Let $(x,y)$ be a point on the elliptic curve $E$ given by $y^2=x^3+Ax+B$. Show that if $y=0$ then $3x^2+A\ne0$.
I have a graphical intuition for this. Since $$\frac{dy}{dx}=\frac{3x^2+A}{2y}$$ and tangent to the elliptic curve at the point $(x,0)$ is parallel to $y-axis$. So it makes that the numerator of the slope at that point is non-zero and the denominator is zero. But I'm not able to mathematically prove this. Any help is greatly appreciated.
If you set $F(x,y)=y^2-f(x)$, then your elliptic curve is the points that satisfy the equation $F(x,y)=0$.
Now $F$ is sooth iff it is non-singular, that is, if there exists no point $(x_0,y_0)$ that satisfies $F(x_0,y_0)=0$ at which both first order partial derivatives vanish.

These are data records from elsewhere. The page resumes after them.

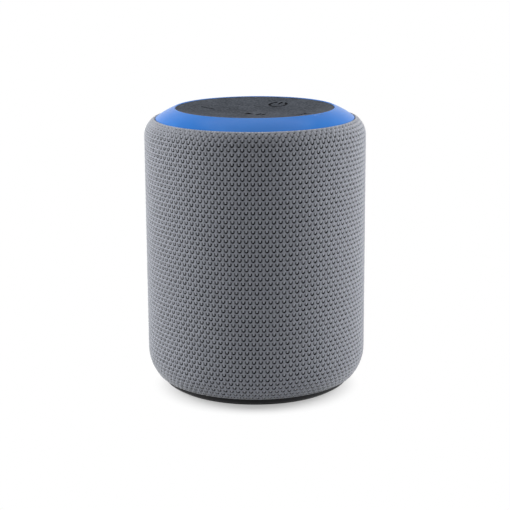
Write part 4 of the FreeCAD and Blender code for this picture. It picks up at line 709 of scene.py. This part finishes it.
def sprayed_blue_lacquer():
    """Blue satin lacquer: soft, weak reflections with a faint ripple."""
    material, add = new_material("sprayed_blue_lacquer")
    place = add("ShaderNodeTexCoord", out="Object")
    cloud = add("ShaderNodeTexNoise", {"Vector": place, "Scale": 1 / (9 * MM), "Detail": 2.0})
    colour = {0: cloud, 6: linear("1C64B4"), 7: linear("2470C0")}
    colour = add("ShaderNodeMix", colour, out=2, data_type="RGBA")
    peel = add("ShaderNodeTexNoise", {"Vector": place, "Scale": 1 / (2 * MM), "Detail": 1.0})
    relief = add("ShaderNodeBump", {"Height": peel, "Distance": 0.006 * MM, "Strength": 0.5})
    finish = {"Base Color": colour, "Roughness": 0.25, "Normal": relief, "Specular IOR Level": 0.10}
    add("ShaderNodeOutputMaterial", {"Surface": add("ShaderNodeBsdfPrincipled", finish)})
    return material


# %% [markdown]
# ## Mouldings
#
# The frame, the cabinet and the sleeve are ABS from steel moulds whose faces were spark-eroded. That
# leaves a fine pebbled grain, about 0.15 mm across, which breaks up reflections. The socket panel
# has the same finish in a slightly warmer black. Its edges and those of the base cover show, so both
# get a small round. The cover's rim is drawn in a little, so that a dark line shows under the hem.

# %% ABS and the visible mouldings


def spark_eroded_abs(name="spark_eroded_abs", dark="101012", pale="1C1C1F"):
    """Black ABS with a pebbled grain: a wide dull highlight."""
    material, add = new_material(name)
    place = add("ShaderNodeTexCoord", out="Object")
    pebble = add("ShaderNodeTexVoronoi", {"Vector": place, "Scale": 1 / (0.15 * MM)}, feature="SMOOTH_F1")
    cloud = add("ShaderNodeTexNoise", {"Vector": place, "Scale": 1 / (20 * MM)})
    colour = {0: cloud, 6: linear(dark), 7: linear(pale)}
    colour = add("ShaderNodeMix", colour, out=2, data_type="RGBA")
    relief = add("ShaderNodeBump", {"Height": pebble, "Distance": 0.015 * MM, "Strength": 0.5})
    finish = {"Base Color": colour, "Roughness": 0.48, "Normal": relief, "Specular IOR Level": 0.2}
    add("ShaderNodeOutputMaterial", {"Surface": add("ShaderNodeBsdfPrincipled", finish)})
    return material


black_abs = spark_eroded_abs()
base_plate = merged_copy("base_cover", "base_plate")
RIM_BAND, RIM_IN = 1.8 * MM, 1.2 * MM
rim_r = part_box("base_cover")[1].x
select_where(base_plate, "VERT", lambda c: math.hypot(c.x, c.y) > rim_r - RIM_BAND and c.z < hem_z * MM)
drawn_in = 1 - RIM_IN / rim_r
bpy.ops.transform.resize(value=(drawn_in, drawn_in, 1), center_override=(0, 0, 0))
bpy.ops.object.mode_set(mode="OBJECT")
bevel_edges(base_plate, 0.25)
dress(base_plate, black_abs, "black_abs", "base_cover")
socket_panel = merged_copy("port_panel", "socket_panel")
bevel_edges(socket_panel, 0.2, segments=3)
dress(socket_panel, spark_eroded_abs("eroded_panel_abs", "161617", "232325"), "panel_black", "port_panel")
print("base", len(base_plate.data.polygons), "panel", len(socket_panel.data.polygons), "faces")

# %% [markdown]
# ## Metals
#
# Metals differ by how they were made. Screws are tumbled in their zinc bath, so their shine is
# clouded. The magnet's plates are turned, which leaves rings about 0.3 mm apart round the axis.
# Shields and sockets are pressed from tinned sheet with faint rolling lines. Foil and stamped
# aluminium are soft and dented. All keep their own reflectance and only differ in roughness and relief.

# %% Metal finishes


def tumbled_metal(name, dark, pale, roughness, size):
    """A metal with clouds of tarnish of that size (mm)."""
    material, add = new_material(name)
    place = add("ShaderNodeTexCoord", out="Object")
    cloud = add("ShaderNodeTexNoise", {"Vector": place, "Scale": 1 / (size * MM), "Detail": 4.0})
    colour = {0: cloud, 6: linear(dark), 7: linear(pale)}
    colour = add("ShaderNodeMix", colour, out=2, data_type="RGBA")
    worn = {"Value": cloud, "To Min": roughness - 0.08, "To Max": roughness + 0.12}
    worn = add("ShaderNodeMapRange", worn)
    relief = add("ShaderNodeBump", {"Height": cloud, "Distance": 0.01 * MM, "Strength": 0.5})
    finish = {"Base Color": colour, "Metallic": 1.0, "Roughness": worn, "Normal": relief}
    add("ShaderNodeOutputMaterial", {"Surface": add("ShaderNodeBsdfPrincipled", finish)})
    return material


def zinc_plated_steel():
    return tumbled_metal("zinc_plated_steel", "A2A7AD", "C6CBD0", 0.32, 0.6)


def tinned_brass():
    return tumbled_metal("tinned_brass", "B7A86E", "D9CC96", 0.30, 0.8)


def soft_aluminium_foil():
    return tumbled_metal("soft_aluminium_foil", "C4C5C8", "DFE0E2", 0.28, 1.2)


def grooved_metal(name, dark, pale, kind, way, pitch, depth, roughness=0.3):
    """A metal with fine lines: kind and way are the wave's, pitch and depth in mm."""
    material, add = new_material(name)
    place = add("ShaderNodeTexCoord", out="Object")
    wave = {"wave_type": kind, "rings_direction" if kind == "RINGS" else "bands_direction": way}
    period = {"Vector": place, "Scale": math.pi / 10 / (pitch * MM), "Distortion": 0.4, "Detail": 2.0}
    line = add("ShaderNodeTexWave", period, out="Fac", **wave)
    colour = {0: line, 6: linear(dark), 7: linear(pale)}
    colour = add("ShaderNodeMix", colour, out=2, data_type="RGBA")
    relief = add("ShaderNodeBump", {"Height": line, "Distance": depth * MM, "Strength": 0.7})
    finish = {"Base Color": colour, "Metallic": 1.0, "Roughness": roughness, "Normal": relief}
    add("ShaderNodeOutputMaterial", {"Surface": add("ShaderNodeBsdfPrincipled", finish)})
    return material


def turned_bright_steel():
    return grooved_metal("turned_bright_steel", "9DA0A4", "C3C6CA", "RINGS", "Z", 0.3, 0.01)


def tinned_sheet_steel():
    return grooved_metal("tinned_sheet_steel", "BFC1C3", "D6D7D9", "BANDS", "X", 0.25, 0.004, 0.22)


def stamped_aluminium():
    return grooved_metal("stamped_aluminium", "AEB0B3", "CBCCCE", "BANDS", "Y", 0.35, 0.006, 0.38)


def enamelled_copper_wire():
    """The coil's wire is 0.2 mm thick, and its turns lie side by side."""
    return grooved_metal("enamelled_copper_wire", "8A3E18", "C9743A", "BANDS", "Z", 0.2, 0.06)


# %% [markdown]
# ## Plastics and boards
#
# What is left of the plastics is smooth or nearly so. Each has a base colour with a slow drift, a
# fine grain of its own size and a roughness of its own; PVC and nylon are shinier than epoxy. Paint,
# ferrite, rubber and black paper share the same recipe with other numbers.

# %% Plastic finishes


def plain_plastic(name, dark, pale, roughness, grain, depth=0.01):
    """An opaque plastic with a grain of that size and depth (mm)."""
    material, add = new_material(name)
    place = add("ShaderNodeTexCoord", out="Object")
    fine = add("ShaderNodeTexNoise", {"Vector": place, "Scale": 1 / (grain * MM), "Detail": 3.0})
    drift = add("ShaderNodeTexNoise", {"Vector": place, "Scale": 1 / (8 * MM)})
    colour = {0: drift, 6: linear(dark), 7: linear(pale)}
    colour = add("ShaderNodeMix", colour, out=2, data_type="RGBA")
    relief = add("ShaderNodeBump", {"Height": fine, "Distance": depth * MM, "Strength": 0.5})
    finish = {"Base Color": colour, "Roughness": roughness, "Normal": relief}
    add("ShaderNodeOutputMaterial", {"Surface": add("ShaderNodeBsdfPrincipled", finish)})
    return material


def moulded_epoxy():
    return plain_plastic("moulded_epoxy", "18181A", "26262A", 0.55, 0.12)


def natural_nylon():
    return plain_plastic("natural_nylon", "DDD5BC", "EDE7D3", 0.42, 0.5)


def moulded_black_nylon():
    return plain_plastic("moulded_black_nylon", "1E1E20", "2C2C2F", 0.45, 0.4)


def moulded_acetal():
    return plain_plastic("moulded_acetal", "E4E4DC", "F2F2EC", 0.35, 0.3)


def extruded_pvc():
    return plain_plastic("extruded_pvc", "8E1718", "B02523", 0.33, 0.6)


def shrunk_pvc_sleeve():
    return plain_plastic("shrunk_pvc_sleeve", "1F6E42", "2C8452", 0.25, 3.0, 0.05)


def stoved_black_paint():
    return plain_plastic("stoved_black_paint", "0E0E10", "18181A", 0.33, 1.0, 0.02)


def diffusing_acrylic():
    return plain_plastic("diffusing_acrylic", "E6EBE6", "F4F7F4", 0.30, 0.2)


def sintered_ferrite():
    return plain_plastic("sintered_ferrite", "2C2C30", "424248", 0.58, 0.2, 0.03)


def closed_cell_foam():
    return plain_plastic("closed_cell_foam", "161617", "242426", 0.92, 0.35, 0.12)


def smooth_butyl_rubber():
    return plain_plastic("smooth_butyl_rubber", "121213", "1C1C1E", 0.5, 0.6)


def pressed_black_paper():
    return plain_plastic("pressed_black_paper", "161618", "2A2A2C", 0.88, 0.5, 0.08)


# %% [markdown]
# The boards and the ribbon carry conductors, and the spider is woven cloth stiffened with resin. All
# three are drawn as raised lines at the real spacing of their conductors or threads.

# %% Boards, ribbon and woven cloth


def lined(name, ground, line, way, pitch, share, roughness):
    """Straight conductors or threads at a pitch (mm) along one axis, as raised lines."""
    material, add = new_material(name)
    place = add("ShaderNodeTexCoord", out="Object")
    wave = {"Vector": place, "Scale": math.pi / 10 / (pitch * MM)}
    wave = add("ShaderNodeTexWave", wave, out="Fac", wave_type="BANDS", bands_direction=way)
    edge = {"Value": wave, "From Min": 1 - share - 0.1, "From Max": 1 - share + 0.1}
    edge = add("ShaderNodeMapRange", edge)
    colour = {0: edge, 6: linear(ground), 7: linear(line)}
    colour = add("ShaderNodeMix", colour, out=2, data_type="RGBA")
    relief = add("ShaderNodeBump", {"Height": edge, "Distance": 0.03 * MM, "Strength": 0.8})
    finish = {"Base Color": colour, "Roughness": roughness, "Normal": relief}
    add("ShaderNodeOutputMaterial", {"Surface": add("ShaderNodeBsdfPrincipled", finish)})
    return material


def solder_resist_laminate():
    return lined("solder_resist_laminate", "0F4723", "1C6435", "X", 1.27, 0.35, 0.35)


def polyimide_film():
    return lined("polyimide_film", "A35E14", "C98A3C", "X", 0.5, 0.5, 0.28)


def resin_stiffened_cloth():
    return lined("resin_stiffened_cloth", "9A7230", "C79B52", "DIAGONAL", 0.5, 0.5, 0.8)


# %% [markdown]
# ## Dress the frame
#
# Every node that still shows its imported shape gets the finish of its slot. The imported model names
# each node's material after that slot, so one table from slot to finish dresses them all.

# %% Paint the nodes
FINISHES = {
    "zinc_steel": zinc_plated_steel(),
    "black_abs": black_abs,
    "seal_foam": closed_cell_foam(),
    "basket_steel": stoved_black_paint(),
    "bright_steel": turned_bright_steel(),
    "ferrite": sintered_ferrite(),
    "coil_former_foil": soft_aluminium_foil(),
    "copper_wire": enamelled_copper_wire(),
    "cone_paper": pressed_black_paper(),
    "surround_rubber": smooth_butyl_rubber(),
    "spider_cloth": resin_stiffened_cloth(),
    "tag_brass": tinned_brass(),
    "cast_plate": stamped_aluminium(),
    "cell_sleeve": shrunk_pvc_sleeve(),
    "strap_plastic": moulded_black_nylon(),
    "lead_pvc": extruded_pvc(),
    "board_laminate": solder_resist_laminate(),
    "tinned_steel": tinned_sheet_steel(),
    "component_black": moulded_epoxy(),
    "connector_nylon": natural_nylon(),
    "ribbon_film": polyimide_film(),
    "ring_blue": sprayed_blue_lacquer(),
    "pad_rubber": soft_touch_silicone("soft_touch_silicone", printed=False),
    "plunger_nylon": moulded_acetal(),
    "led_lens": diffusing_acrylic(),
}
dressed = 0
for node in NODES.values():
    slot = node.data.materials[0].name
    if slot in FINISHES:
        node.data.materials.clear()
        node.data.materials.append(FINISHES[slot])
        dressed += 1
print(dressed, "nodes dressed")
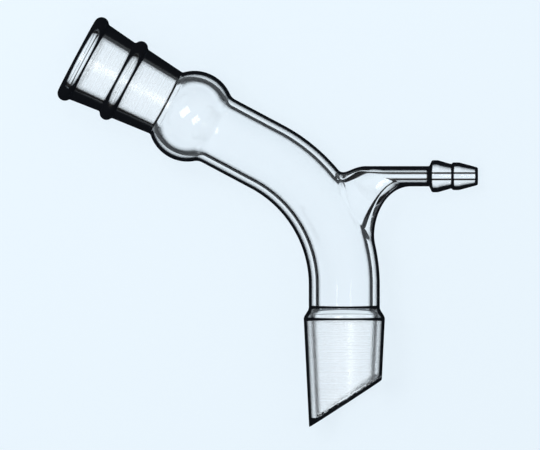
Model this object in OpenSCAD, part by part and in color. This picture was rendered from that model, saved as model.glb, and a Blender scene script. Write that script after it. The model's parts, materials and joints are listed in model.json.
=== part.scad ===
// Bent vacuum take-off adapter, lamp-blown in borosilicate glass as one hollow piece.
// From the top: ground socket with a rolled rim and a reinforcing band, blown bulb,
// bent tube, side arm with a serrated hose nozzle, and ground cone with a slanted tip.
//
// The modules work in the adapter's own frame: the origin at the centre of the cone's
// large end, +Y up the cone's axis to the bend, +X along the side arm, and Z square to
// the plane that halves the adapter. lie_down() then lays it on the floor, +Z up, with
// the origin on the floor under the middle of its box.

/* [Ground cone] */
// Diameter of the cone at its large end
cone_d = 24; // [20:0.5:30]
// Length from the large end to the drip tip
cone_l = 32; // [26:1:40]
// Wall of the cone
cone_wall = 2.3; // [1.6:0.1:2.8]
// Slant of the drip tip's cut, from square across the cone
tip_slant = 33; // [15:1:40]
// Length of the shoulder between the cone and the tube
shoulder_l = 3.5; // [2:0.5:6]

/* [Ground socket] */
// Bore of the socket at its mouth
socket_d = 18.8; // [15:0.1:23]
// Length from the mouth to the bulb
socket_l = 30; // [26:0.5:36]
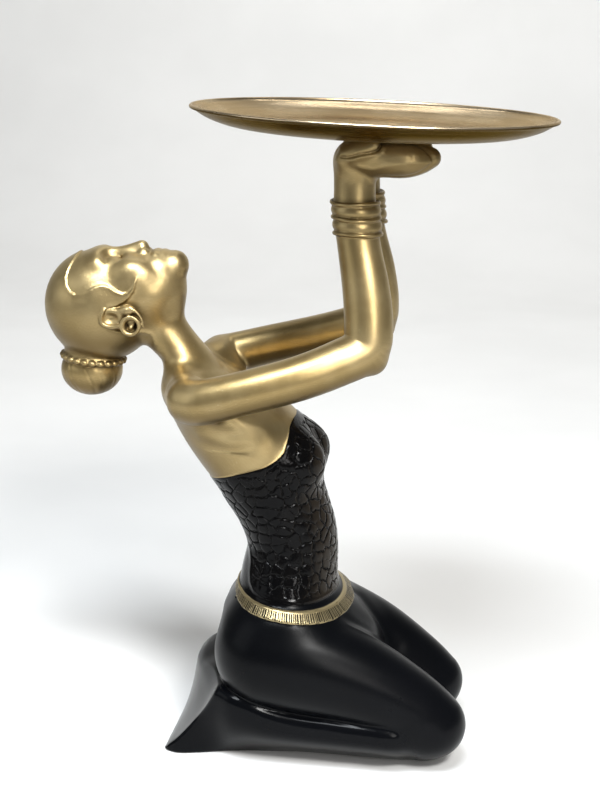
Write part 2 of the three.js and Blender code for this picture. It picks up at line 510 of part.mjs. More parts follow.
function meshOf(name, data, colour, metalness, roughness) {
  const g = geometryOf({ vert: data.vert.map(([x, y, z]) => [x + SHIFT_X, y, z]), tri: data.tri });
  g.computeVertexNormals();
  const m = new THREE.Mesh(g, new THREE.MeshStandardMaterial({ color: colour, metalness, roughness }));
  m.name = name;
  return m;
}

const model = new THREE.Group();
model.name = 'kneeling_woman_tray';
model.add(meshOf('figure', buildFigure(), 0x9a8140, 0.3, 0.4));
model.add(meshOf('tray', buildTray(), 0xb59a5a, 0.9, 0.35));
export default model;
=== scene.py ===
import math
import bmesh
import bpy
import numpy as np
from mathutils import Matrix, Vector


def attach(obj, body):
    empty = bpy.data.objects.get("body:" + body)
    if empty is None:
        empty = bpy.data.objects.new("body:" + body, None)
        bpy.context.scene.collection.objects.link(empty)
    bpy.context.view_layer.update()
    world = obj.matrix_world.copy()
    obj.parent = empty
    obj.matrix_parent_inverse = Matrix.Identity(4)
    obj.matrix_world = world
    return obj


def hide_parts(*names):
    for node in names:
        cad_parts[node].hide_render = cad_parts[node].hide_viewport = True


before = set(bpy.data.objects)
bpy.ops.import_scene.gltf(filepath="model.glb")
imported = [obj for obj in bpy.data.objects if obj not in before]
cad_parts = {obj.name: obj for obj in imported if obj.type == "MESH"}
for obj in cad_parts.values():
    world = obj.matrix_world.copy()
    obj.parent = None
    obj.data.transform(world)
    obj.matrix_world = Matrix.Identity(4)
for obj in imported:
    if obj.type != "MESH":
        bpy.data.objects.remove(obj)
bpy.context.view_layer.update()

# Kneeling woman holding a round tray on her raised palms. The same field of named sizes as the
# solids, in millimetres before SHIFT_X, with the fine relief added to it.
F32 = np.float32
SHIFT_X = 8.76
STEP = 0.68                 # spacing of the sampling grid
FIGURE_FACES = 190000

# ------------------------------------------------------------------ sizes shared with the solids
TRAY_X, TRAY_Z, TRAY_TILT = 41.8, 443.4, math.radians(1.4)
TRAY_R, LIP_R, TRAY_DEPTH, TRAY_WALL, FLOOR_R, AIR = 118.2, 1.2, 12.0, 1.5, 80.0, 0.3

SKULL = ((-140.5, 0, 310), (38.2, 33, 38.2))
FACE = ((-116, 0, 321), (32, 26.5, 27))
JAW = [(-118, 0, 316, 23), (-103, 0, 324, 18.5), (-92.5, 0, 336, 10.5)]
BROW = ((-139, 0, 340), (8.5, 21, 10))
SOCKET = ((-129, 12.5, 348.5), (7.5, 8.5, 6.5))
EYE = ((-128.6, 11.8, 337.6), (8.4, 8.2, 7.8))
NOSE = [(-134, 0, 344, 3.6), (-122, 0, 347.6, 3.9), (-112, 0, 350.4, 4.7)]
WING = ((-109.8, 5, 346.6), (3.8, 3.2, 3.8))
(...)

The partial derivatives of $F$ are:
$$F_x(x,y)=-f'(x)$$ and $$F_y(x,y)=2y$$
If we have the point $(x,0)$, then $y=0$ implies that $F_y(x,0)=0$ and hence by our remark above, in order for our curve to be smooth, we must have that: $$F_x(x,0)\neq 0\Leftrightarrow -f'(x)\neq 0 \Leftrightarrow f'(x)\neq 0$$ which is precisely what you want to show, if you substitute $f(x)=x^3+Ax+B$